Small but select group, everyone else having been kept all weekend in to do extra Prep by old scraggy-arse.  Paul Stockford lead, with Steve Walsh in the Diskette, and me in caboose.

Weather had been warm and dry so most of the mud was in the special compact “just add water” form. Wish I’d taken a mask or scarf, SW spent most of the day in “Bandit” mode with face covered.

A spot of byway maintenance.

A spot of byway maintenance.

First lane, which we reached after avoiding all the sun worshipers starting their Solstice on Avebury hill and nearby, went well until that deep corner, which had been so deeply rutted that Paul grounded out. Steve pulled him back out then they set to with spades to lower the centre, or fill in the ruts, whichever way you choose to review it. Paul then made it through with only a little diff-dragging and a re-try. Steve took it a bit faster and made it in one. We split the difference – I was nervous of going at it too fast as I have no steering guard but managed to get though without bogging.

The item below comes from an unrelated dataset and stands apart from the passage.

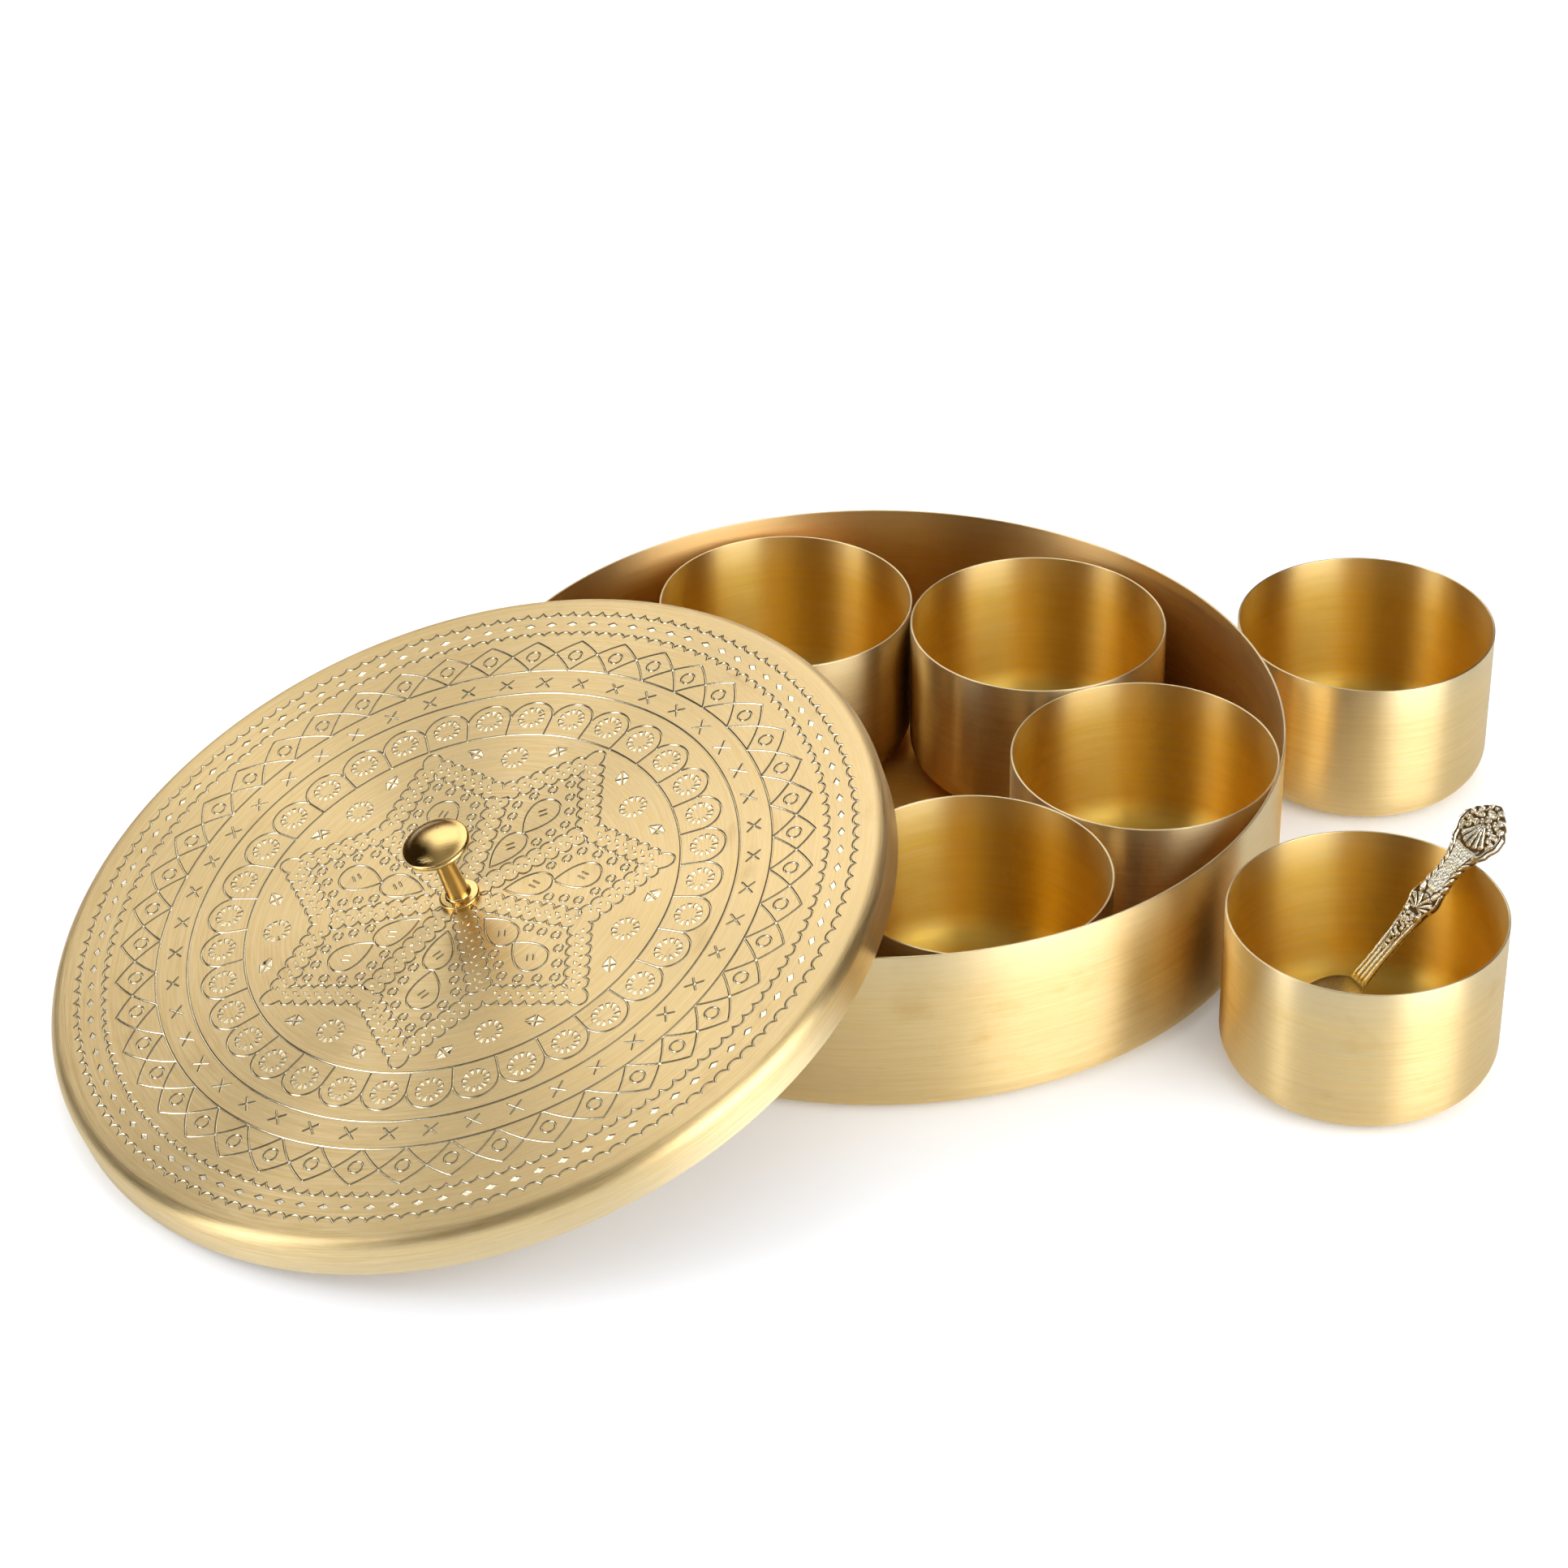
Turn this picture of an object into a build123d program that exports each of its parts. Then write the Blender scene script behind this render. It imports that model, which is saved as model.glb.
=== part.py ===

I would point out this lane had a sign at the start saying it was in “Voluntary restraint”. But we took a good look and, apart from this corner, it was hard as nails and we clearly weren’t going to do any more damage. Indeed, we actually improved this corner, though I fear it will ever be icky unless someone cuts a drainage channel… maybe next time eh?

The lane we took up to the plateau at Wilsford started off with a choice of two sets of ruts. Early progress up the deeper ones was good but then Paul found he was sat on his diffs once again. Once again SW pulled him back. Paul and I then switched to the shallower ruts, but Steve decided it was just in need of more oomph, and in he went.

Steve giving up on engine power for lent.

Steve giving up on engine power for lent.

He got to about the same point. This time Paul was on hand to pull HIM forwards through the sticky bit.

This lane continues to a steep stepped climb up to the plateau itself and this had been badly cut away. Paul made it about half way up, then stopped. After walking the rest to establish that the bit we were now stuck on was the worst, the waffle boards came out and proved sufficient to save the day. Getting back past the side of the vehicles against the steep banks was easier for Steve than for me!!

Paul helping Steve complete the deeper ruts at Wilsford.

Paul helping Steve complete the deeper ruts at Wilsford.

The boards went under the Diskette and Steve made it up then my turn.. made it half way up and ran out of go. Steve re-positioned the waffle board my back wheels were about to hit and then leaned in and said “just don’t roll back whatever you do”. Of course, folks will recall I have this trick transfer box that just loves to pop into neutral at the worst possible moment and it must have been listening… fortunately I caught it on the brakes before it dropped down the step and was able to make it up the tricky step on the next attempt – that’s once the giggling had subsided.

Lunch at the top of this was followed by lots of driving around the plain itself in the dust, with a couple of excursions to do farmland lanes around Collingbourne and Upavon. Eventually we all decided enough dust! We headed across to do the lane alongside Bulford Droveway (at last – some real wet mud that Paul doesn’t get stuck in!) and then called it a day.